Cenaze Namazı Yalnızca Bir Duadır" İddiasının Reddi
Cenaze namazında saflar ve imam vardır" sözü hakkında İbn
Reşîd; İbnü'l-Murabıt ve diğer alimlerden naklen özetle şunları söylemiştir:
Buharî'nin bu konudaki amacı "Cenaze namazı yalnızca cenaze İçin bir dua
ve istiğfardır. Dolayısıyla abdestsiz de kılınabüir" görüşünde olanları
reddetmektir. Buharî bu görüşü reddetmek için İlk olarak Resulullah'ın (s.a.v.)

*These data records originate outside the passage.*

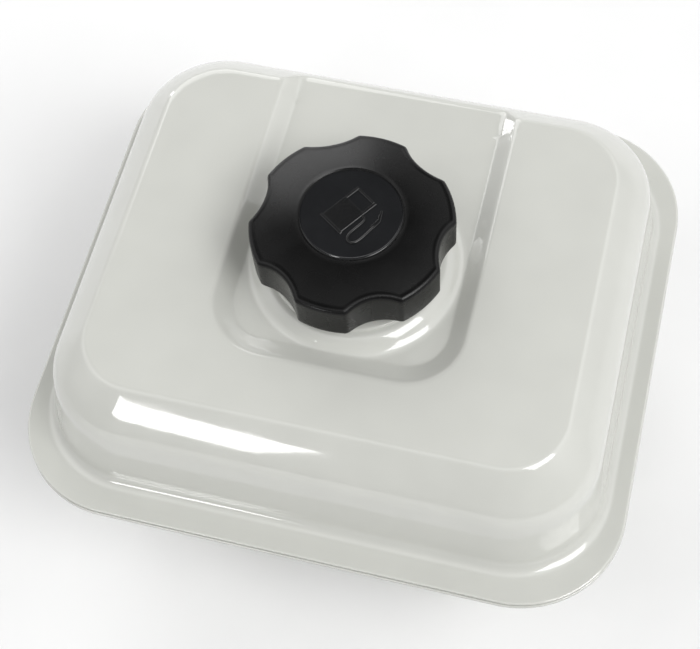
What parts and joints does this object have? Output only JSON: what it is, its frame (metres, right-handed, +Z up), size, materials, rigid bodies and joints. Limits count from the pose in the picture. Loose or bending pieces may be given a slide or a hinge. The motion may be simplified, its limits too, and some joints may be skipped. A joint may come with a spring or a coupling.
{
  "type": "engine fuel tank with bayonet cap",
  "caption": "Small pressed-steel fuel tank with a flat seam flange, a recessed filler neck, a lobed bayonet cap, a bottom outlet and mounting feet.",
  "frame": {"origin": "on the filler's axis, level with the stud ends and the rear foot", "axes": "+Z up along the filler's axis, +X along the flange's long side, +Y towards the open end of the filler recess"},
  "size_m": [0.22, 0.198, 0.1575],
  "materials": {
    "shell_paint": "gloss off-white baked enamel",
    "bracket_paint": "the same enamel over brackets and bush",
    "cap_black": "fine-grained moulded black plastic with a smooth centre disc",
    "plated_steel": "zinc-plated steel",
    "spring_steel": "oiled spring steel",
    "zinc_yellow": "yellow zinc plating",
    "black_rubber": "matte fuel-proof rubber",
    "brass_gauze": "woven brass gauze",
    "filter_felt": "sintered felt",
    "dark_nylon": "moulded nylon"
  },
  "bodies": {
    "tank": {"upper_shell": "shell_paint", "lower_shell": "shell_paint", "filler_neck": "shell_paint", "strainer_frame": "dark_nylon", "strainer_mesh": "brass_gauze", "outlet_bush": "bracket_paint", "outlet_joint": "zinc_yellow", "outlet_o_ring": "black_rubber", "outlet_screen": "brass_gauze", "stud_plate": "bracket_paint", "mounting_studs": "zinc_yellow", "rear_bracket": "bracket_paint"},
    "cap_pin": {"cap_rivet": "plated_steel", "rivet_washer": "plated_steel"},
    "cap": {"cap_cover": "cap_black", "cap_inner_plate": "plated_steel", "cap_gasket": "black_rubber", "vent_filter": "filter_felt", "vent_valve": "black_rubber", "cap_spring": "spring_steel"},
    "bayonet": {"bayonet_plate": "plated_steel"}
  },
  "joints": [
    {"name": "cap_lift", "type": "slide", "parent": "tank", "child": "cap_pin", "axis": [0, 0, 1], "range_m": [0, 0.08]},
    {"name": "cap_turn", "type": "hinge", "parent": "cap_pin", "child": "cap", "pos_m": [0, 0, 0.148], "axis": [0, 0, -1], "range_deg": [0, 90]},
    {"name": "plate_draw", "type": "slide", "parent": "cap", "child": "bayonet", "axis": [0, 0, -1], "range_m": [0, 0.0015], "deforming": ["cap_spring"]}
  ],
  "couplings": [
    {"joint": "plate_draw", "follows": "cap_turn", "m_per_rad": 0.000954}
  ]
}
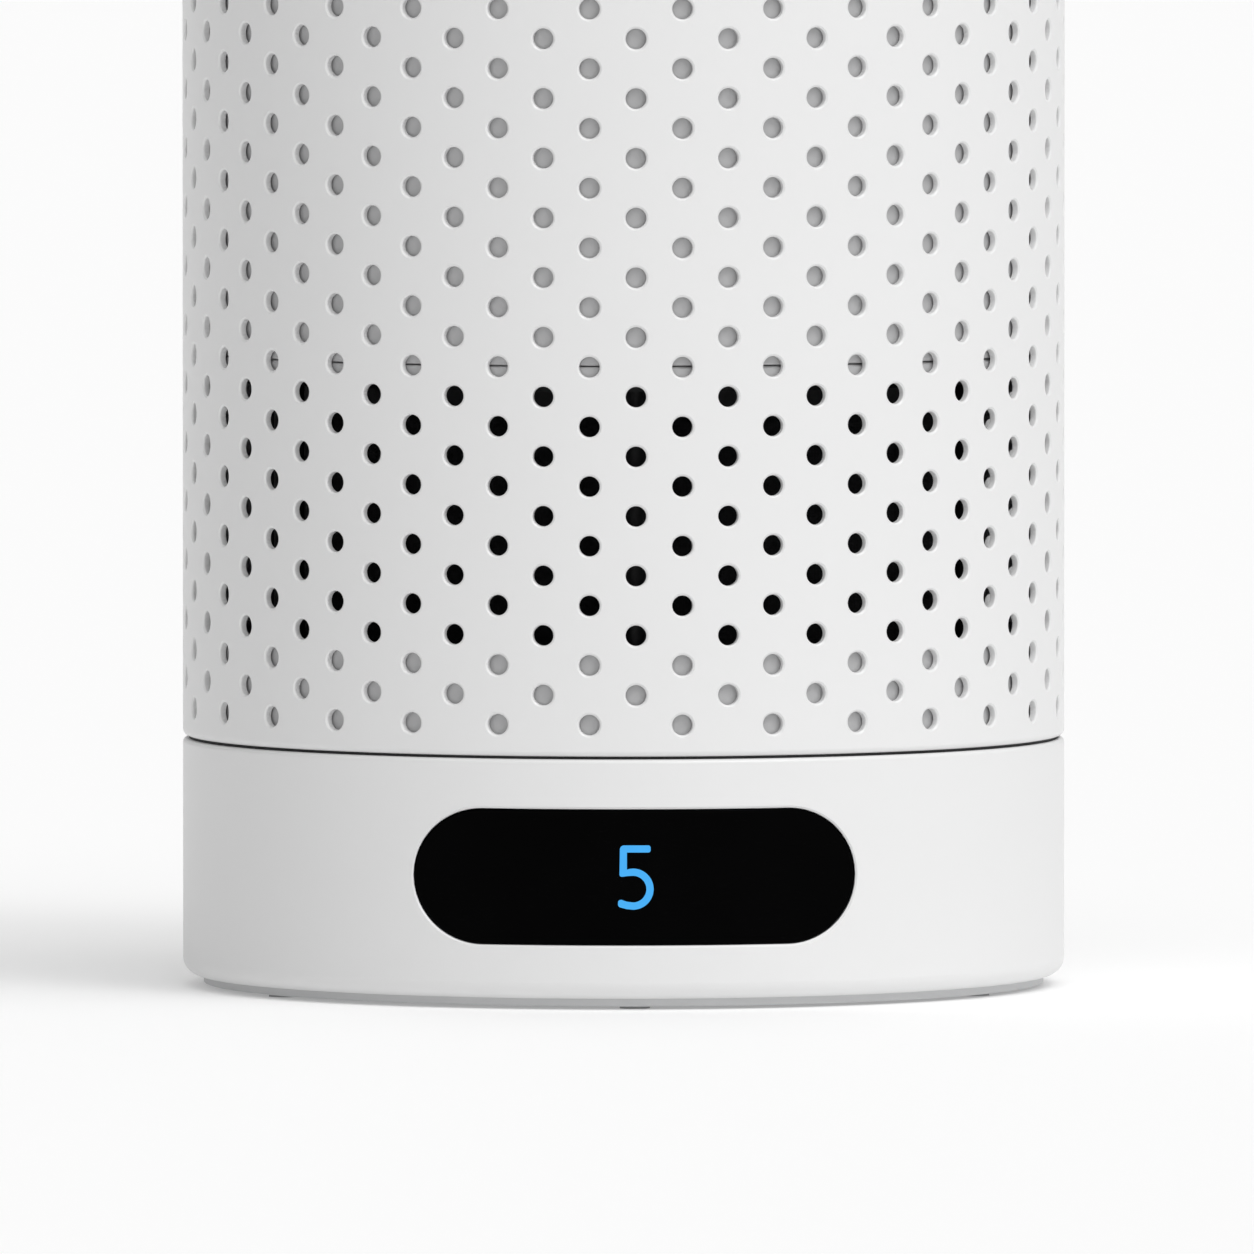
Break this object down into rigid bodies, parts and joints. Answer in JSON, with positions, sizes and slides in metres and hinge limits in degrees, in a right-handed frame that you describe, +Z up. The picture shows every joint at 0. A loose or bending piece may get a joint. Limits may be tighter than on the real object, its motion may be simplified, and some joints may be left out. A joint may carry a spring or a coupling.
{
  "type": "air purifier",
  "caption": "Cylindrical tabletop air purifier with a perforated intake shell, ring filter, fan, display window in the base and round outlet grille on top.",
  "frame": {"origin": "centre of the footprint, on the ground plane", "axes": "+Z up along the body axis, -Y towards the front (the display), +X to the right seen from the front"},
  "size_m": [0.2, 0.2, 0.33],
  "materials": {
    "white_plastic": "fine satin texture",
    "grey_plastic": "satin",
    "black_plastic": "satin",
    "liner_plastic": "matt moulded",
    "button_plastic": "satin",
    "display_window": "polished black",
    "lit_digit": "lit pale blue",
    "led_plastic": "matt",
    "rubber": "matt",
    "pad_rubber": "matt",
    "circuit_board": "lacquered",
    "steel": "plated",
    "copper_wire": "lacquered copper",
    "magnet": "dark ferrite",
    "cable_jacket": "satin",
    "filter_cap": "matt",
    "hepa_paper": "pleated fibre paper",
    "carbon": "carbon granules in fleece",
    "mesh_fabric": "woven nylon mesh",
    "pull_tab": "woven ribbon",
    "impeller_plastic": "glass-filled, matt"
  },
  "bodies": {
    "main_unit": {"rubber_feet": "pad_rubber", "foot_ring": "grey_plastic", "foot_screws": "steel", "base_housing": "white_plastic", "display_gasket": "rubber", "display_lens": "display_window", "display_digit": "lit_digit", "led_module": "led_plastic", "display_board": "circuit_board", "display_screws": "steel", "ribbon_cable": "cable_jacket", "control_board": "circuit_board", "board_parts": "black_plastic", "dc_inlet": "black_plastic", "dc_pin": "steel", "dust_sensor": "steel", "keeper_plates": "steel", "inner_collar": "liner_plastic", "lower_seal": "rubber", "intake_frame": "black_plastic", "frame_screws": "steel", "perforated_shell": "white_plastic", "fan_deck": "liner_plastic", "deck_screws": "steel", "upper_liner": "liner_plastic", "motor_lead": "cable_jacket", "motor_mount": "liner_plastic", "mount_screws": "steel", "stator_core": "steel", "stator_coils": "copper_wire", "motor_bearings": "steel", "motor_board": "circuit_board", "air_guide": "liner_plastic", "upper_seal": "rubber", "top_ring": "white_plastic", "top_screws": "steel", "outlet_grille": "white_plastic", "control_cap": "white_plastic", "button_lead": "cable_jacket", "button_board": "circuit_board", "tact_switch": "black_plastic"},
    "impeller_assembly": {"impeller": "impeller_plastic", "rotor_cup": "steel", "rotor_magnets": "magnet", "motor_shaft": "steel", "impeller_nut": "steel"},
    "button": {"power_button": "button_plastic", "switch_plunger": "button_plastic"},
    "cover": {"bottom_cover": "grey_plastic", "cover_magnets": "magnet"},
    "filter": {"filter_base_cap": "filter_cap", "filter_top_cap": "filter_cap", "hepa_pleats": "hepa_paper", "carbon_layer": "carbon", "prefilter_mesh": "mesh_fabric", "filter_seal": "rubber", "filter_pull_tab": "pull_tab"}
  },
  "joints": [
    {"name": "impeller_spin", "type": "hinge", "parent": "main_unit", "child": "impeller_assembly", "pos_m": [0, 0, 0.18], "axis": [0, 0, 1], "continuous": true},
    {"name": "power_button_press", "type": "slide", "parent": "main_unit", "child": "button", "axis": [0, 0, -1], "range_m": [0, 0.001], "stiffness_N_per_m": 1200, "springref_m": -0.0005},
    {"name": "cover_drop", "type": "slide", "parent": "main_unit", "child": "cover", "axis": [0, 0, -1], "range_m": [0, 0.2]},
    {"name": "filter_drop", "type": "slide", "parent": "main_unit", "child": "filter", "axis": [0, 0, -1], "range_m": [0, 0.11]}
  ],
  "couplings": [
    {"joint": "filter_drop", "follows": "cover_drop", "ratio": 0.55}
  ]
}
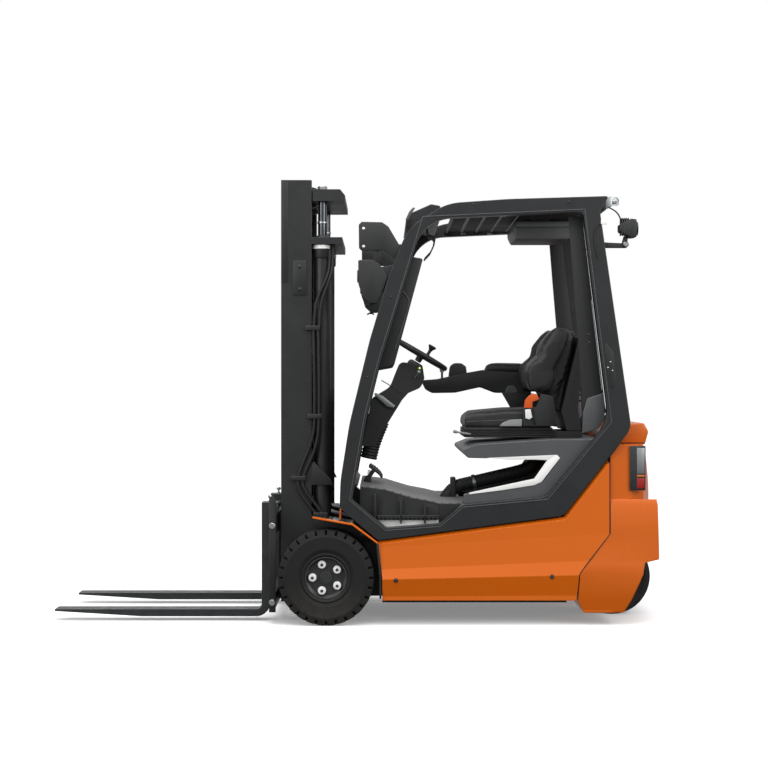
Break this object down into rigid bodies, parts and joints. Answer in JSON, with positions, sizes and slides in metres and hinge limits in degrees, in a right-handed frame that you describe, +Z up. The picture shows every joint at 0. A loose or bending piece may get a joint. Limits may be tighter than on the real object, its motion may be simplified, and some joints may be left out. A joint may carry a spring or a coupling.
{
  "type": "electric counterbalance forklift",
  "caption": "Compact three-wheel electric counterbalance forklift with open cab, two-stage mast, chains and forks.",
  "frame": {"origin": "centre of the footprint on the floor", "axes": "+Z up, the forks point to -X, the truck's left side is -Y"},
  "size_m": [2.924, 1.06, 2.141],
  "materials": {
    "tyre": "matte",
    "rim_black": "satin",
    "frame_black": "satin",
    "body_orange": "gloss",
    "battery_grey": "satin",
    "cab_black": "satin",
    "plastic_black": "matte",
    "mat_rubber": "matte",
    "seat_vinyl": "satin",
    "mast_black": "satin",
    "chrome_rod": "polished",
    "chain_steel": "oiled",
    "fork_black": "satin"
  },
  "bodies": {
    "chassis": {"chassis_frame": "frame_black", "drive_axle": "frame_black", "battery_block": "battery_grey", "counterweight": "body_orange", "side_panel_left": "body_orange", "side_panel_right": "body_orange", "cab_frame_left": "cab_black", "cab_frame_right": "cab_black", "guard_roof": "cab_black", "front_header": "cab_black", "floor_tub": "plastic_black", "floor_mat": "mat_rubber", "front_cowl": "plastic_black", "seat_deck": "plastic_black", "seat_base": "plastic_black", "seat_cushion": "seat_vinyl", "seat_backrest": "seat_vinyl", "seat_back_shell": "plastic_black", "steering_column": "plastic_black", "tilt_foot_pins": "chain_steel"},
    "front_wheel_left": {"front_tyre_left": "tyre", "front_rim_left": "rim_black"},
    "front_wheel_right": {"front_tyre_right": "tyre", "front_rim_right": "rim_black"},
    "rear_steer": {"steer_fork": "frame_black"},
    "rear_wheels": {"rear_tyres": "tyre", "rear_rims": "rim_black"},
    "mast_outer": {"mast_outer_frame": "mast_black", "lift_cylinders": "mast_black", "mast_tilt_pins": "chain_steel", "chain_rear": "chain_steel"},
    "mast_inner": {"mast_inner_frame": "mast_black", "lift_rods": "chrome_rod", "chain_pulleys": "chain_steel", "chain_front": "chain_steel"},
    "carriage": {"carriage_frame": "mast_black", "carriage_rollers": "chain_steel"},
    "fork_left": {"fork_left": "fork_black"},
    "fork_right": {"fork_right": "fork_black"},
    "tilt_barrels": {"tilt_barrels": "mast_black"},
    "tilt_rods": {"tilt_rods": "chrome_rod"},
    "steering_wheel": {"steering_wheel": "plastic_black"}
  },
  "joints": [
    {"name": "front_left_roll", "type": "hinge", "parent": "chassis", "child": "front_wheel_left", "pos_m": [-0.141, -0.441, 0.2285], "axis": [0, 1, 0], "continuous": true},
    {"name": "front_right_roll", "type": "hinge", "parent": "chassis", "child": "front_wheel_right", "pos_m": [-0.141, 0.441, 0.2285], "axis": [0, 1, 0], "continuous": true},
    {"name": "rear_steer", "type": "hinge", "parent": "chassis", "child": "rear_steer", "pos_m": [1.272, 0, 0.44], "axis": [0, 0, 1], "range_deg": [-90, 90]},
    {"name": "rear_roll", "type": "hinge", "parent": "rear_steer", "child": "rear_wheels", "pos_m": [1.272, 0, 0.19], "axis": [0, 1, 0], "continuous": true},
    {"name": "mast_tilt", "type": "hinge", "parent": "chassis", "child": "mast_outer", "pos_m": [-0.141, 0, 0.2285], "axis": [0, -1, 0], "range_deg": [-7, 5]},
    {"name": "tilt_barrel_turn", "type": "hinge", "parent": "chassis", "child": "tilt_barrels", "pos_m": [0.2, 0, 0.43], "axis": [0, -1, 0], "range_deg": [-1.88, 1.4]},
    {"name": "tilt_rod_slide", "type": "slide", "parent": "tilt_barrels", "child": "tilt_rods", "axis": [-0.9701, 0, 0.2425], "range_m": [-0.03499, 0.02528]},
    {"name": "mast_lift", "type": "slide", "parent": "mast_outer", "child": "mast_inner", "axis": [0, 0, 1], "range_m": [0, 1.4], "deforming": ["chain_front", "chain_rear"]},
    {"name": "carriage_lift", "type": "slide", "parent": "mast_inner", "child": "carriage", "axis": [0, 0, 1], "range_m": [0, 1.4]},
    {"name": "fork_left_shift", "type": "slide", "parent": "carriage", "child": "fork_left", "axis": [0, 1, 0], "range_m": [-0.11, 0.16]},
    {"name": "fork_right_shift", "type": "slide", "parent": "carriage", "child": "fork_right", "axis": [0, -1, 0], "range_m": [-0.11, 0.16]},
    {"name": "steering_turn", "type": "hinge", "parent": "chassis", "child": "steering_wheel", "pos_m": [0.324, 0, 1.296], "axis": [0.5089, 0, 0.8608], "continuous": true}
  ],
  "couplings": [
    {"joint": "tilt_barrel_turn", "follows": "mast_tilt", "ratio": 0.2402},
    {"joint": "tilt_rod_slide", "follows": "mast_tilt", "m_per_rad": 0.27819},
    {"joint": "carriage_lift", "follows": "mast_lift", "ratio": 1}
  ]
}
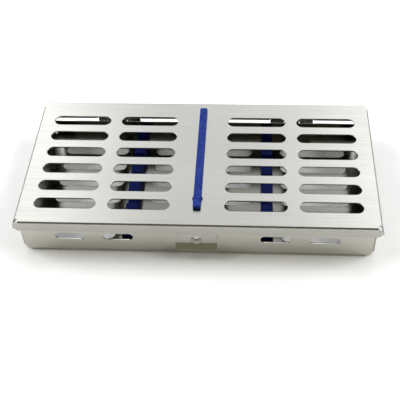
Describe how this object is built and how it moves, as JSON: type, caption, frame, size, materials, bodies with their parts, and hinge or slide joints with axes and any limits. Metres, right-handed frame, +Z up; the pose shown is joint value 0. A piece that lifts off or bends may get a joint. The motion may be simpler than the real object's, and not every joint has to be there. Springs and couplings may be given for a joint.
{
  "type": "instrument sterilisation cassette",
  "caption": "Shallow hinged stainless steel box with a slotted lid and tray, a front snap latch and silicone rails that grip dental hand instruments.",
  "frame": {"origin": "centre of the box's footprint, on the surface that the cassette stands on", "axes": "+X along the long side, -Y towards the latch, +Y towards the hinges, +Z up through the lid"},
  "size_m": [0.1824, 0.096, 0.0245],
  "materials": {
    "lid_steel": "fine brushed stainless, grain along X",
    "tray_steel": "fine brushed stainless, grain along X",
    "latch_steel": "fine brushed stainless",
    "pin_steel": "drawn stainless wire",
    "blue_silicone": "matt blue silicone rubber with a fine grain"
  },
  "bodies": {
    "tray": {"base_tray": "tray_steel", "left_rail": "blue_silicone", "right_rail": "blue_silicone", "left_hinge_pin": "pin_steel", "right_hinge_pin": "pin_steel"},
    "lid": {"lid_cover": "lid_steel", "lid_strip": "blue_silicone"},
    "latch": {"latch_tongue": "latch_steel"}
  },
  "joints": [
    {"name": "lid_hinge", "type": "hinge", "parent": "tray", "child": "lid", "pos_m": [0, 0.04625, 0.00995], "axis": [-1, 0, 0], "range_deg": [0, 135]},
    {"name": "latch_flex", "type": "hinge", "parent": "lid", "child": "latch", "pos_m": [0, -0.04485, 0.01635], "axis": [-1, 0, 0], "range_deg": [0, 6], "stiffness_Nm_per_rad": 0.5}
  ]
}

buna "namaz" adını vermesini delil getirmiştir. Amaç yalnızca cenaze
için dua etmek olsaydı, Nebi s.a.v. ashabını cenaze için Baki' mezarlığına
kadar götürmez, mescitte dua eder, ashabın da kendisi ile birlikte dua etmesini
yahut duasına amin demesini emrederdi. Ancak o böyle yapmayıp, ashabını farz ve
sünnet namazlarda olduğu gibi kendi arkasında safa sokmuştur. Yine Nebi
Sallallahu Aleyhi ve Sellem'in cenaze
namazındaki duruşu, namazın başında tekbir alması, sonunda selam vermesi gibi
fiillerin tümü, cenaze namazının yalnızca dille yerine getirilen bir ibadet
olmayıp aynı zamanda bedenle de yerine getirildiğini göstermektedir. Cenaze
namazında konuşulmaması da bunu göstermektedir. Bu namazda rüku ve secdenin
olmamasının sebebi, bazı cahillerin bunu ölüye ibadet gibi görerek doğru yoldan
sapmaması içindir.
İbn Abdilber, Şa'bî dışındaki alimlerin, cenaze namazında
abdestin şart olduğu konusunda ittifak ettiklerini naklederek şöyle demiştir:
"Bu konuda İbrahim İbn Uleyye de ona uymuştur. Bu kişi, pek çok görüşü
terk edilmiş olan bir şahıstır."
Başka bazı kimseler, İbn Cerîr et-Taberî'nin de o ikisi ile aynı
görüşte olduğunu nakletmişlerdir. Bu, şaz bir görüştür.